DATA EXTRACT start

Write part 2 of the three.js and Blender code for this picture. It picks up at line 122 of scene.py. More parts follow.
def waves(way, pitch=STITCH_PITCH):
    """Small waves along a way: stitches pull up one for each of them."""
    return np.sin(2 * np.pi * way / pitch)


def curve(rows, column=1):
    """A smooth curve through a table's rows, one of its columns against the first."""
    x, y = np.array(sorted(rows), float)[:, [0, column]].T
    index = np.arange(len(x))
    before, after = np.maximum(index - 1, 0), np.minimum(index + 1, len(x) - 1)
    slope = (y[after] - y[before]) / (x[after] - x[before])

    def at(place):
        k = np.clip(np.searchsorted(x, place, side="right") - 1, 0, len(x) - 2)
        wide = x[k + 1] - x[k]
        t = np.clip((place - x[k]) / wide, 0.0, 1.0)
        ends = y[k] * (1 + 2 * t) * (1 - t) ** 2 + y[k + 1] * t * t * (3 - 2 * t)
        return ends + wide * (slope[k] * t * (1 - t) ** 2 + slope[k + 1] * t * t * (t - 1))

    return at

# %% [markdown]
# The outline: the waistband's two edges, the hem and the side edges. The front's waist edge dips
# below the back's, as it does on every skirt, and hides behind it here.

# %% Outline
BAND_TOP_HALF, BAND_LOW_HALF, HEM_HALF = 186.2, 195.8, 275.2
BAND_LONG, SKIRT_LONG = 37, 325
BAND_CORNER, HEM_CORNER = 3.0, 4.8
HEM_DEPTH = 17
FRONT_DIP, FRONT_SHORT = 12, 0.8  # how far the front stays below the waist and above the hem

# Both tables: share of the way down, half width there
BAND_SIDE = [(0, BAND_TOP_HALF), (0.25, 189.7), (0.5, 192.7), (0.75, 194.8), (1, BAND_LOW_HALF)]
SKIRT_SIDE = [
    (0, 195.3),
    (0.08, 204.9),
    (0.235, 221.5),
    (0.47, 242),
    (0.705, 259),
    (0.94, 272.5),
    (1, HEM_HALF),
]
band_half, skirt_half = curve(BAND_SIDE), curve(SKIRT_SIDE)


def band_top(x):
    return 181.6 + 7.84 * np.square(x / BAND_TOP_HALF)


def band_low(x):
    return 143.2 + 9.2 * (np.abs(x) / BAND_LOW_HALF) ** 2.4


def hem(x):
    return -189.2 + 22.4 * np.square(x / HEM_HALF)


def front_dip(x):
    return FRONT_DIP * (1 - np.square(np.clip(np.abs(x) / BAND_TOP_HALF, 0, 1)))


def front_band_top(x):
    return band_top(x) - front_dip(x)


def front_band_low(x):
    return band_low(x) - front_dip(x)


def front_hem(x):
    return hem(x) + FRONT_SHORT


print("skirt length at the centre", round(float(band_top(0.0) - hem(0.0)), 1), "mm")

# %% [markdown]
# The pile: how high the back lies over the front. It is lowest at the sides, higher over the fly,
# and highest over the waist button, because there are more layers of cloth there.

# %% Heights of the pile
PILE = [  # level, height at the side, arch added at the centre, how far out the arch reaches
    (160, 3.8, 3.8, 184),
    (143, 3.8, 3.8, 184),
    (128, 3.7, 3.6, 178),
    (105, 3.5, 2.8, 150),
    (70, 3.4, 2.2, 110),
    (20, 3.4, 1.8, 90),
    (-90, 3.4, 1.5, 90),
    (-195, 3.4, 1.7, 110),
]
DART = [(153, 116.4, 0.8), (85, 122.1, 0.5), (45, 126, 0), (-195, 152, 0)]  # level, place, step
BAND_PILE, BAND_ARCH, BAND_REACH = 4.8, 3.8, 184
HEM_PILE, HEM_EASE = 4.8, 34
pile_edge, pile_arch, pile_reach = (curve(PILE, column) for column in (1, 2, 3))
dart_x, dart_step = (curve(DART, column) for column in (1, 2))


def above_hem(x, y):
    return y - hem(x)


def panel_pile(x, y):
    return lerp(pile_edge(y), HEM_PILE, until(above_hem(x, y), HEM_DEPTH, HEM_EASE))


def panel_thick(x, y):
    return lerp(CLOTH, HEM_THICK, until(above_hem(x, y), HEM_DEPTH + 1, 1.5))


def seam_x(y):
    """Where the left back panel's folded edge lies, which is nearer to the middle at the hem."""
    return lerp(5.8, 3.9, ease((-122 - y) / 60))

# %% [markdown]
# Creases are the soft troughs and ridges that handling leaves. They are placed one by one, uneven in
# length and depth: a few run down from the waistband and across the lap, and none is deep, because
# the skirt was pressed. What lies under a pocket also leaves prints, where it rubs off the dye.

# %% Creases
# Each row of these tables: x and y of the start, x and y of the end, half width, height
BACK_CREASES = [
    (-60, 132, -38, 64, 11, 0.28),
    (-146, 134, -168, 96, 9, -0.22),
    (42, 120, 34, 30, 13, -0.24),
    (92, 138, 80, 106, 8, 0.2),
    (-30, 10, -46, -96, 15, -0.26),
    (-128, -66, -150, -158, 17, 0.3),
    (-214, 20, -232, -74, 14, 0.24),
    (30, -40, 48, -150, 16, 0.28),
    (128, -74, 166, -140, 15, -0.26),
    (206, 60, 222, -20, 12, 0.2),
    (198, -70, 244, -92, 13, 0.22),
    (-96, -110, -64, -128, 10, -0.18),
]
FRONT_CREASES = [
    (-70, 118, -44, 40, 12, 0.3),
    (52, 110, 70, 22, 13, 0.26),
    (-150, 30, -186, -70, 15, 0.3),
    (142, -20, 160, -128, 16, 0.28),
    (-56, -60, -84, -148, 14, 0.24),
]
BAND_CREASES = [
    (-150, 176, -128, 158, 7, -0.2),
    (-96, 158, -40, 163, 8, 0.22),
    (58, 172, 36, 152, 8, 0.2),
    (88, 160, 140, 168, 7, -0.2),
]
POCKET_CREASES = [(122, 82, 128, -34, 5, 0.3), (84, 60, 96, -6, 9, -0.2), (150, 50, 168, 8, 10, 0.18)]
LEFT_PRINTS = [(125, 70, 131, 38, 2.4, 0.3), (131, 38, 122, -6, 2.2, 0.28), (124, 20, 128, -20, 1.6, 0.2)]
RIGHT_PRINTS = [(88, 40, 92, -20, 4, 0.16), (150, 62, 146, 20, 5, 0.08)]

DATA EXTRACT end

_AIM OF THE EXERCISE_
In the listing above, reproduce the first line and each one after it through the line that contains "return np.sin(2 * np.pi * way / pitch)".

_TASK RESULT_
Write part 2 of the three.js and Blender code for this picture. It picks up at line 122 of scene.py. More parts follow.
def waves(way, pitch=STITCH_PITCH):
    """Small waves along a way: stitches pull up one for each of them."""
    return np.sin(2 * np.pi * way / pitch)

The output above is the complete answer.